The Sichelstiels further argue that the district court incorrectly applied Weitz in this case because the trees were not the types of trees specifically enumerated in Weitz as eligible for the cost of restoration--ornamental or shade trees. However, the Court in Weitz did not limit the types of trees that were eligible for cost of restoration to ornamental or shade trees. Rather, as described above, the Court explained that an owner of real estate has a right to enjoy it according to his or her own taste and wishes; that restoration costs may be awarded, even where they exceed the diminution of market value, if there is a reason personal to the owner for restoring the original condition; and that great protection has been placed on a property owner's right to enjoy the aesthetic value of trees and shrubbery, even though the trees may have little commercial value or their destruction may even enhance the market value of the property. See Weitz, 148 Idaho at 865-67, 230 P.3d at 757-59.

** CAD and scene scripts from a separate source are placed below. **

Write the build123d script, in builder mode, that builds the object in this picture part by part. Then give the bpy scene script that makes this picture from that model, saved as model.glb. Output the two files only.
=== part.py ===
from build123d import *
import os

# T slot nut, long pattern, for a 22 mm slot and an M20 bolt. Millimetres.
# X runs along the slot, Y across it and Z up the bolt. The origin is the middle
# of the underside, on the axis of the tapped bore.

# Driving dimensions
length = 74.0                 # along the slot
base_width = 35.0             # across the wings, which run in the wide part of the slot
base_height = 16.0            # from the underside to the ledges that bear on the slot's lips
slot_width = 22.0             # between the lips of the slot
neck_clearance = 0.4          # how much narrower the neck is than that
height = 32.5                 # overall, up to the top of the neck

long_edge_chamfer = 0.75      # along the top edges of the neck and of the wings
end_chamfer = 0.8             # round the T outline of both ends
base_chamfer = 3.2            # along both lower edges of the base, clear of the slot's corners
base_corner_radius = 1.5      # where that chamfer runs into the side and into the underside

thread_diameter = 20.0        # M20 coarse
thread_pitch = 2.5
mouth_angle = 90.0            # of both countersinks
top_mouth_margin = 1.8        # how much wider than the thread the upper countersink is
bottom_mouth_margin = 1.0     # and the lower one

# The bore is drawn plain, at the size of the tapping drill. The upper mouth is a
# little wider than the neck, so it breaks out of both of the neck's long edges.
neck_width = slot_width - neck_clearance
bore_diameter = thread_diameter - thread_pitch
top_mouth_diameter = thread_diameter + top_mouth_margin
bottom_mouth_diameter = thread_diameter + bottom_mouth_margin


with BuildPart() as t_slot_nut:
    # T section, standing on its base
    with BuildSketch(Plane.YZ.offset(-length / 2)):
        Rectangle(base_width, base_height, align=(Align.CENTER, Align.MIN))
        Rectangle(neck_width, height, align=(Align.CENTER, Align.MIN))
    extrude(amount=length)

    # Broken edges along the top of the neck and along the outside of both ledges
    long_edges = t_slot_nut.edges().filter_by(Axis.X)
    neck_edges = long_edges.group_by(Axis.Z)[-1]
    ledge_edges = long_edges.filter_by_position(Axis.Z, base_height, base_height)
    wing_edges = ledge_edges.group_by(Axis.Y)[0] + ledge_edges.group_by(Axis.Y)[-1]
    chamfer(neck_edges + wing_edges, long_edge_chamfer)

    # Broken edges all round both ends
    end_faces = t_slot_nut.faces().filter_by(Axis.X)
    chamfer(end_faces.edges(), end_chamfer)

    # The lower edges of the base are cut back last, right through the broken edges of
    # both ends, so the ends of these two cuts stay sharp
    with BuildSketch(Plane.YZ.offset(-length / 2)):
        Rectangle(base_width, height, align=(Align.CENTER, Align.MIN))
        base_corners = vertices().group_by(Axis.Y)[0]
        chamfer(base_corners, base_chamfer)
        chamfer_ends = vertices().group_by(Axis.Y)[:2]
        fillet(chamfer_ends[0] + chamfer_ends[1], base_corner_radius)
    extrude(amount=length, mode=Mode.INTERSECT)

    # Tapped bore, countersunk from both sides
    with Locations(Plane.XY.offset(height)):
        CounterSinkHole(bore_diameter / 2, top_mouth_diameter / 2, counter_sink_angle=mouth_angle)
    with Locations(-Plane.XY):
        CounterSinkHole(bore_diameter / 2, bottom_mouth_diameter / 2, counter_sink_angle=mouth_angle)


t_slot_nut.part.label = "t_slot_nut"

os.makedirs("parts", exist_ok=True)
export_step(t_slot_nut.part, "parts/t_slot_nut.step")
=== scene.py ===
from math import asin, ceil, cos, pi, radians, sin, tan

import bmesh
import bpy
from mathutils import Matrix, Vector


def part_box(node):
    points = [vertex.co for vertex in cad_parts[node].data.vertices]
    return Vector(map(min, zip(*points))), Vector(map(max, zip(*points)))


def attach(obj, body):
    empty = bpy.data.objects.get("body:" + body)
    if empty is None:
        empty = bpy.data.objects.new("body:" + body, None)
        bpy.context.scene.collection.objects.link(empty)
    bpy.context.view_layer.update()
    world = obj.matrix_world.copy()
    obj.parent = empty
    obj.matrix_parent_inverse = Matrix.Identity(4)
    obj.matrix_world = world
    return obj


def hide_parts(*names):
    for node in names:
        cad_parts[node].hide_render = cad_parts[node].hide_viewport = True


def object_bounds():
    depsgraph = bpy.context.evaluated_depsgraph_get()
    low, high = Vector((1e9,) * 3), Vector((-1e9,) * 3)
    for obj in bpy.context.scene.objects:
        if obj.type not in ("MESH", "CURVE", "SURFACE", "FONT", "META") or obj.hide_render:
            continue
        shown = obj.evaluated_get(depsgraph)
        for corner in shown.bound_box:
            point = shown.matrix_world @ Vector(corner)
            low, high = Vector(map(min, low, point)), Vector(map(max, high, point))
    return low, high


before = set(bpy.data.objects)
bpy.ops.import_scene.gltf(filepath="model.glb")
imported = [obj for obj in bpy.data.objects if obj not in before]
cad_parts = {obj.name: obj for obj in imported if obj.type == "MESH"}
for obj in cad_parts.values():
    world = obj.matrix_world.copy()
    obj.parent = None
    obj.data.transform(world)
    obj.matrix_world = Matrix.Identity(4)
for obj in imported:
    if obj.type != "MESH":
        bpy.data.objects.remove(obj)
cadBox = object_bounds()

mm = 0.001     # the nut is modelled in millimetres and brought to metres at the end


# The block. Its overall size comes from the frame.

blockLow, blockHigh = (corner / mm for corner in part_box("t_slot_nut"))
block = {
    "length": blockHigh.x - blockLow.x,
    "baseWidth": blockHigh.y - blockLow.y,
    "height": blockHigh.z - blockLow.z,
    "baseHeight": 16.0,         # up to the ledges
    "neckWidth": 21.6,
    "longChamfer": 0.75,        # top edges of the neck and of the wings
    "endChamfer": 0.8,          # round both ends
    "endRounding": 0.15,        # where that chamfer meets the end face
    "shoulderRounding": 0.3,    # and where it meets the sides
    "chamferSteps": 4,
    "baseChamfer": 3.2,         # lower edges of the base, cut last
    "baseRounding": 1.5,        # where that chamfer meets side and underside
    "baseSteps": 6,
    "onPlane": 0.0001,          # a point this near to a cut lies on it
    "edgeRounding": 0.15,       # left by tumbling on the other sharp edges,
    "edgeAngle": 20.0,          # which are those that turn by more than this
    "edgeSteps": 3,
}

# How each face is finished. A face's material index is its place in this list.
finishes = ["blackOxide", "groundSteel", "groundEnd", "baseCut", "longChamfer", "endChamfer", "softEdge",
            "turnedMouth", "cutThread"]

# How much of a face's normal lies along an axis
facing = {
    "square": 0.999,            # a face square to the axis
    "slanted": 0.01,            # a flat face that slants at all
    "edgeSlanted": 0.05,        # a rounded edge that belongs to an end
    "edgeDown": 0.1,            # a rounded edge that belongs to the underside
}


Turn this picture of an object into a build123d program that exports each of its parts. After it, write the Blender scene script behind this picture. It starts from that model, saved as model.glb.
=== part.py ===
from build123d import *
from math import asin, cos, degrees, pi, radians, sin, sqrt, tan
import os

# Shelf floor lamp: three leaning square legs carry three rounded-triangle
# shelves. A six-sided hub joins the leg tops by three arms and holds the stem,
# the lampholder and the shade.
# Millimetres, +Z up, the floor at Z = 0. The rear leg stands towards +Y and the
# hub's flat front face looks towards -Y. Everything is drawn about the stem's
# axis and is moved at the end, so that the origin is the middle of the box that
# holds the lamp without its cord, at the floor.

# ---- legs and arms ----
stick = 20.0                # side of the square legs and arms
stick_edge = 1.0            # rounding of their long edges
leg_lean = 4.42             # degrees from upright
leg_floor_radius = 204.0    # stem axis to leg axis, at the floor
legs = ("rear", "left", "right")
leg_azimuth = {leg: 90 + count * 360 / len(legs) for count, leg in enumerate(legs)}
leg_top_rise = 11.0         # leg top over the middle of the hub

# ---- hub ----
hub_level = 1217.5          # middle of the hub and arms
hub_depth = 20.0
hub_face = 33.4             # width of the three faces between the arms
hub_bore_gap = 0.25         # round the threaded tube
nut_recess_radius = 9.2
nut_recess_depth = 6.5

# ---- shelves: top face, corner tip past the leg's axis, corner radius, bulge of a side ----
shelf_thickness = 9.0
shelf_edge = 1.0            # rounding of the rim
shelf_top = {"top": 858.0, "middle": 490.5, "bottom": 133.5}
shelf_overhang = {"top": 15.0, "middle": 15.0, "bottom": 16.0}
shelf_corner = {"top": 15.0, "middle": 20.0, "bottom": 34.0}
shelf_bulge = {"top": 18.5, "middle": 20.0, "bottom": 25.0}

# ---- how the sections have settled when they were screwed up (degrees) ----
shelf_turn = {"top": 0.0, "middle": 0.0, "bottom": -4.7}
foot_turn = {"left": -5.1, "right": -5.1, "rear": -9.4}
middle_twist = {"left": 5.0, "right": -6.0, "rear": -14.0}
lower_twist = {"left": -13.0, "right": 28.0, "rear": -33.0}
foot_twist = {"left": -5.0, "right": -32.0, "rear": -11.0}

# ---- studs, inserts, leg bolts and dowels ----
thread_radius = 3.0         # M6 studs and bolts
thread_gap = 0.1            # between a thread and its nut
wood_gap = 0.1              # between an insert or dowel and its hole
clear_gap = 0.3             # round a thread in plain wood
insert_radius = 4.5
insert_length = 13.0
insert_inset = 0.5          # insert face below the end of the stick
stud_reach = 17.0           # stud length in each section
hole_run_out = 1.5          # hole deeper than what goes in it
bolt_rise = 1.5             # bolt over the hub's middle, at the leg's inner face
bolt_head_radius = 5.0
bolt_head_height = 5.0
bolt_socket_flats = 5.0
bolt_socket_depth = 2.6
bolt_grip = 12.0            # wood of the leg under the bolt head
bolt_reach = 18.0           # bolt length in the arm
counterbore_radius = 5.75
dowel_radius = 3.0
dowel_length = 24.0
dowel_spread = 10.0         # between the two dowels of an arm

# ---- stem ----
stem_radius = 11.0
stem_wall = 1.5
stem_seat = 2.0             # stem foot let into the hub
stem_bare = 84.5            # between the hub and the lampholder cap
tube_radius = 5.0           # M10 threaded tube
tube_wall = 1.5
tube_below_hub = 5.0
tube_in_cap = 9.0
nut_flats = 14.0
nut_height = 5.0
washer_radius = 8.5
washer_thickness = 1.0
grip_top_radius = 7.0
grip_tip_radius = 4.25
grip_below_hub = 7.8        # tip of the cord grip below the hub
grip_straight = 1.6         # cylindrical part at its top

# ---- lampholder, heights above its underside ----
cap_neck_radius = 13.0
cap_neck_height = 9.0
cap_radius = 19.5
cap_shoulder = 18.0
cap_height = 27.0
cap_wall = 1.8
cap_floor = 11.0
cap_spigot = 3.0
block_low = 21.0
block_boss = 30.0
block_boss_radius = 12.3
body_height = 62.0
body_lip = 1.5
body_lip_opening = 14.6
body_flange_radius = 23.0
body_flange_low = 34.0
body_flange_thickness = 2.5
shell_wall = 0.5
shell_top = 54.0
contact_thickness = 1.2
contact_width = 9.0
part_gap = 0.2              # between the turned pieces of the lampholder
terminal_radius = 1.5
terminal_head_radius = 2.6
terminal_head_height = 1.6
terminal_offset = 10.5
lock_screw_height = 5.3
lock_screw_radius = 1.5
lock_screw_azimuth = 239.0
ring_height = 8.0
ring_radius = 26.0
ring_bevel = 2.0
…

The Sichelstiels also argue that the district court erred by awarding damages because, by doing so, the district court granted an inappropriate financial windfall to the Goods. Specifically, the Sichelstiels assert that the award of damages was grossly in excess of the loss in market value and the record does not substantiate that the Goods were actually going to spend the money to restore the trees in the condition they were in at the time they were cut. As described above, the Court in Weitz acknowledged that the trial court must undertake careful evaluation when allowing an injured party to recover costs of restoration that are greater than the diminution in market value because of the possibility that the injured party will receive a monetary windfall. Weitz, 148 Idaho at 866, 230 P.3d at 758. The Court also noted that, in Orndorff, the California Court of Appeals held that restoration costs may be awarded, even where they exceed the diminution of market value, if there is a reason personal to the owner for restoring the original condition or where there is a reason to believe that the injured party will make the repairs. Weitz, 148 Idaho at 866, 230 P.3d at 758. Here, the record does not suggest that the district court did not undertake a careful evaluation when allowing the Goods to recover costs of restoration greater than the diminution in market value. Further, because the district court determined that the Goods had personal reasons to restore the trees to their property, Weitz does not hold that the Goods must actually restore the trees.

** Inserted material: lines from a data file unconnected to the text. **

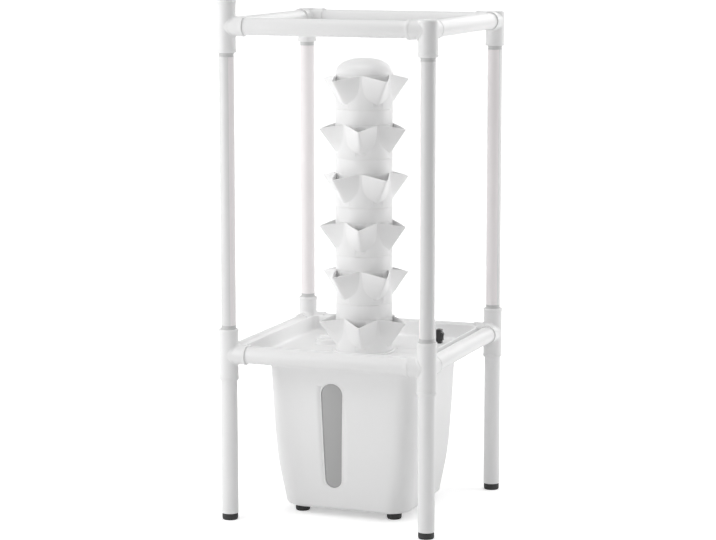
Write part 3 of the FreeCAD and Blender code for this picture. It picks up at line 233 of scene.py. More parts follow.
def rounded_rectangle(half_x, half_y, corner, arc=10, side=8):
    """One turn of a rectangle with round corners, anticlockwise. Every ring has the same number of points, so that
    rings of different sizes stack into a grid. The inputs may be columns of numbers, one row per ring."""
    half_x, half_y, corner = (np.atleast_1d(np.array(part, float))[:, None] for part in (half_x, half_y, corner))
    arcs = []
    for quarter, (sx, sy) in enumerate(((1, 1), (-1, 1), (-1, -1), (1, -1))):
        angle = (quarter + np.linspace(0, 1, arc + 1)) * math.pi / 2
        x = sx * (half_x - corner) + corner * np.cos(angle)
        y = sy * (half_y - corner) + corner * np.sin(angle)
        arcs.append(np.stack([x, y], -1))
    full = []
    t = np.linspace(0, 1, side + 1)[1:-1, None]
    for here, there in zip(arcs, arcs[1:] + arcs[:1]):
        full += [here, here[:, -1:] * (1 - t) + there[:, :1] * t]
    return np.concatenate(full, 1)


def stack(rings, heights):
    """Flat rings at their heights, as rows of a grid."""
    heights = np.array(heights, float)[:, None, None]
    return np.concatenate([rings, np.broadcast_to(heights, rings.shape[:2] + (1,))], -1)


def rounded_block(half_x, half_y, low, high, corner, edge, centre=(0, 0), steps=4):
    """A block with round upright corners and rounded top and bottom edges. A ring at the angle a of an edge is drawn
    in by edge (1 - cos a) and lies edge (1 - sin a) inside the block's end."""
    a = np.linspace(math.pi / 2, 0, steps + 1)
    draw_in = edge * (1 - np.cos(a))
    depth = edge * (1 - np.sin(a))
    inset = np.concatenate([[0], draw_in, draw_in[::-1], [0]])
    height = np.concatenate([[low], low + depth, high - depth[::-1], [high]])
    wide, deep = half_x - inset, half_y - inset
    wide[[0, -1]] = deep[[0, -1]] = 0
    radius = np.minimum(np.maximum(corner - inset, corner * 0.2), np.minimum(wide, deep))
    return stack(rounded_rectangle(wide, deep, radius, arc=6, side=3), height) + (*centre, 0)


# Meshes

def quads(rows, columns, wrap_rows, wrap_columns):
    """Corner numbers of the faces between neighbouring rows and columns of a grid."""
    row = np.arange(rows if wrap_rows else rows - 1)
    column = np.arange(columns if wrap_columns else columns - 1)
    row, column = (part.ravel() for part in np.meshgrid(row, column, indexing="ij"))
    next_row = (row + 1) % rows
    next_column = (column + 1) % columns
    return np.stack([row * columns + column, row * columns + next_column,
                     next_row * columns + next_column, next_row * columns + column], -1)


def make_piece(name, grids, nodes=(), slot=None, body=ROOT, material=None, sharp=35, loop=False, open_columns=False):
    """One piece from grids of points. Rows close on themselves where loop is true, and columns unless they are
    open. Points that coincide, as at a pole, become one, and faces are turned outwards."""
    starts = np.cumsum([0] + [grid.shape[0] * grid.shape[1] for grid in grids])
    points = np.concatenate([grid.reshape(-1, 3) for grid in grids])
    faces = np.concatenate([quads(grid.shape[0], grid.shape[1], loop, not open_columns) + start
                            for grid, start in zip(grids, starts)])
    mesh = bpy.data.meshes.new(name)
    mesh.vertices.add(len(points))
    mesh.vertices.foreach_set("co", points.astype(np.float32).ravel())
    mesh.loops.add(faces.size)
    mesh.loops.foreach_set("vertex_index", faces.astype(np.int32).ravel())
    mesh.polygons.add(len(faces))
    mesh.polygons.foreach_set("loop_start", np.arange(0, faces.size, 4, dtype=np.int32))
    mesh.update(calc_edges=True)
    mesh.validate()
    shell = bmesh.new()
    shell.from_mesh(mesh)
    bmesh.ops.remove_doubles(shell, verts=shell.verts, dist=1e-7)
    bmesh.ops.dissolve_degenerate(shell, edges=shell.edges, dist=1e-8)
    bmesh.ops.recalc_face_normals(shell, faces=shell.faces)
    shell.to_mesh(mesh)
    shell.free()
    mesh.shade_smooth()
    mesh.set_sharp_from_angle(angle=math.radians(sharp))
    piece = bpy.data.objects.new(name, mesh)
    bpy.context.scene.collection.objects.link(piece)
    mesh.materials.append(material or finish(slot))
    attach(piece, body)
    if slot:
        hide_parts(*nodes)
    return piece


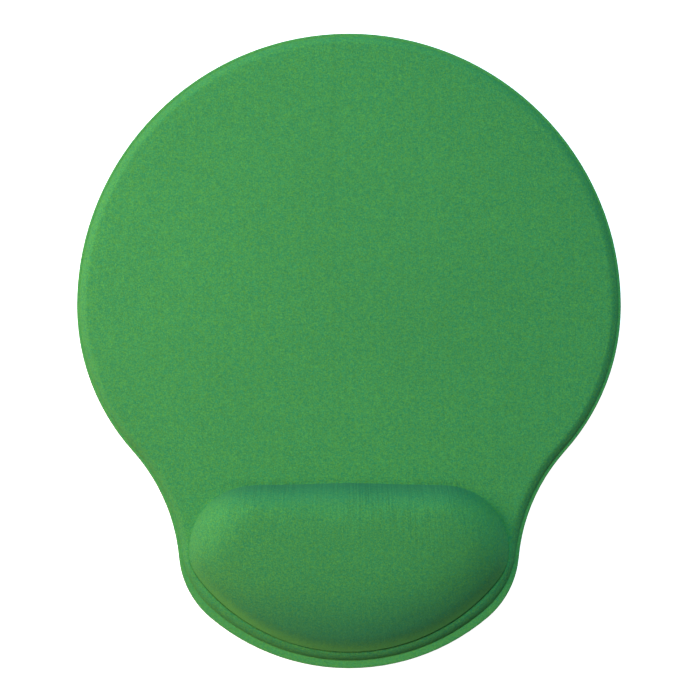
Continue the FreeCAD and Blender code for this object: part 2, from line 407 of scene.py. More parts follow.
def new_group(
    name: str, inputs: dict[str, float | None], outputs: Sequence[str]
) -> tuple[Wiring, bpy.types.bpy_prop_collection, bpy.types.bpy_prop_collection]:
    """Starts a shader group that gives numbers.

    Args:
        name: The group's name.
        inputs: Each input's name and its default, which only Vector does without.
        outputs: Each output's name.

    Returns:
        The group's wiring, what it is given and what it makes.
    """
    group = bpy.data.node_groups.new(name, "ShaderNodeTree")
    for title, default in inputs.items():
        kind = "NodeSocketVector" if default is None else "NodeSocketFloat"
        socket = group.interface.new_socket(title, in_out="INPUT", socket_type=kind)
        if default is not None:
            socket.default_value = default
    for title in outputs:
        group.interface.new_socket(title, in_out="OUTPUT", socket_type="NodeSocketFloat")
    given = group.nodes.new("NodeGroupInput").outputs
    made = group.nodes.new("NodeGroupOutput").inputs
    return Wiring(group), given, made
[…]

The Sichelstiels finally argue that the district court incorrectly applied Weitz to this case because no covenants were in place to warn the Sichelstiels that the Goods' primary objective with their property was to maintain the trees Larry cut down and removed. Indeed, the Court in Weitz determined that the record demonstrated that the Weitzes were on constructive notice that the Greens intended to maintain the forest in substantially the same state because restrictive covenants filed pursuant to the Greens' sale of parcels of their property upon subdividing stated that retention of the existing forest was a primary objective. However, Weitz does not require that property owners must file documentation placing the public on constructive notice of the primary objective of their property in order to recover for trespass and destruction of timber pursuant to the legal analysis set forth in that case.

IV.

CONCLUSION

The district court's award of damages pursuant to I.C. § 6-202 was not based on an erroneous interpretation of Weitz. Accordingly, the district court's judgment awarding damages, costs, and attorney fees is affirmed. As the prevailing party and pursuant to I.C. § 6-202, costs and attorney fees on appeal are awarded to the Goods.

Judge LANSING and Judge GUTIERREZ, CONCUR.